Learned Helplessness
If this article feels overwhelming or hard to process, there’s an easy-to-read summary at the bottom.
After working with many neurodivergent members who have struggled to make meaningful progress on their own, a clear pattern emerges. The issue is not a lack of desire for connection. It is not a lack of intelligence or insight. Over time, many people simply stop trusting effort — and stop trusting the tools offered to them.
This pattern is known as learned helplessness. It often hides behind what sounds like careful judgment or discernment.
It shows up when someone says they attended a workshop but decided it had nothing to offer because it seemed geared toward younger people. It shows up when a book is dismissed entirely because one chapter felt off-putting. It shows up when someone attends one social event, feels awkward, and concludes that meetups are “not for them.”
None of these reactions are unreasonable on their own. Not every resource will be a perfect fit. Not every tool will land cleanly. The issue arises when attention becomes fixated on what didn’t work, rather than on what might still be usable or adaptable. Over time, this fixation becomes a way to disengage without having to say, “I’m afraid to try again.”
When this happens repeatedly, a pattern forms. Tools are no longer evaluated for whether they offer any value, but for whether they are flawless. If something feels uncomfortable, imperfect, or mismatched in one way, it is written off entirely. This can look like selectivity or self-knowledge, but in practice it functions as self-protection that keeps people exactly where they are.
Dating often brings this pattern into sharper focus. One common example is a member stating they are unwilling to go on another date unless there is a guarantee the other person will not change their mind. There is no such guarantee. In fact, if someone continues dating, they will almost certainly encounter people who do not reciprocate their feelings. That is not a failure of the process. That is how dating works.
What is often being requested in moments like this is not certainty, but protection from pain. That impulse is understandable. Rejection hurts, especially after investing hope and effort. However, waiting for certainty before engaging is not discernment. It is learned helplessness attempting to regain control.
Resilience is the skill that interrupts this cycle. Resilience does not mean being tough, detached, or unaffected by rejection. It is learned through experience, reflection, and repair. It develops when people stay engaged long enough to learn that disappointment is survivable, that someone else’s change of heart does not determine their worth, and that future investment can be made more wisely.
The antidote to learned helplessness in dating is not avoiding rejection. It is learning to recognize incompatibility earlier, pacing emotional investment, and recovering from disappointment without deciding that effort itself was a mistake. The goal is not to eliminate pain, but to prevent pain from dictating all future choices.
This is why tools still matter, even when they are imperfect. A workshop does not need to feel perfectly tailored to be useful. A book does not need to resonate on every page to offer insight. A date does not need to become a relationship to provide information. When learned helplessness is driving decisions, people look for reasons to disengage. When resilience is developing, people look for data.

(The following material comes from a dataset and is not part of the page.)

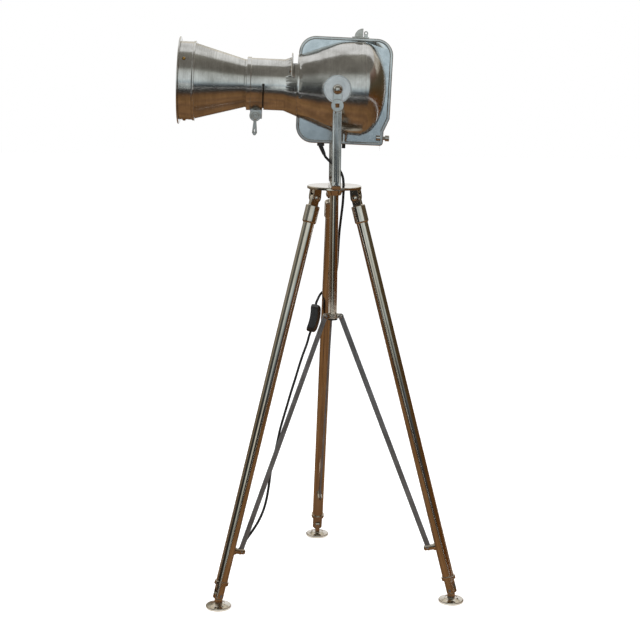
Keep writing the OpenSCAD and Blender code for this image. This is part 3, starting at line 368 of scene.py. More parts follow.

Resilience is not built by opting out. It is built by staying in the game with clearer boundaries, more realistic expectations, and more intentional investment. That is the difference between self-protection that supports growth and self-protection that leads to stagnation.
Summary:
Sometimes people stop trying because trying has felt painful before. This is called “learned helplessness.” It can happen after rejection, disappointment, or feeling embarrassed. It can look like quitting tools, events, or dating after having one bad experience.
Not every tool or date will work perfectly. That is normal. Some people will not be a good match for you. Dating includes rejection, and rejection does not mean you did something wrong or that you are broken.
Resilience means learning that disappointment can be handled. It means knowing that you can feel uncomfortable, sad, or frustrated and still keep going. You learn that you can get through hard things, even when they feel difficult or scary. You learn that you can survive disappointment.
You build resilience by staying engaged and trying again in small, careful ways. You do not build resilience by giving up or avoiding everything. Over time, staying engaged helps things feel less overwhelming and more manageable.
As resilience grows, rejection often hurts less. You begin to understand that rejection is not a punishment. It is information. It tells you that this person is not the right fit for you. When that happens, you get to stop trying with them and focus your time and energy on meeting someone who does want to be with you.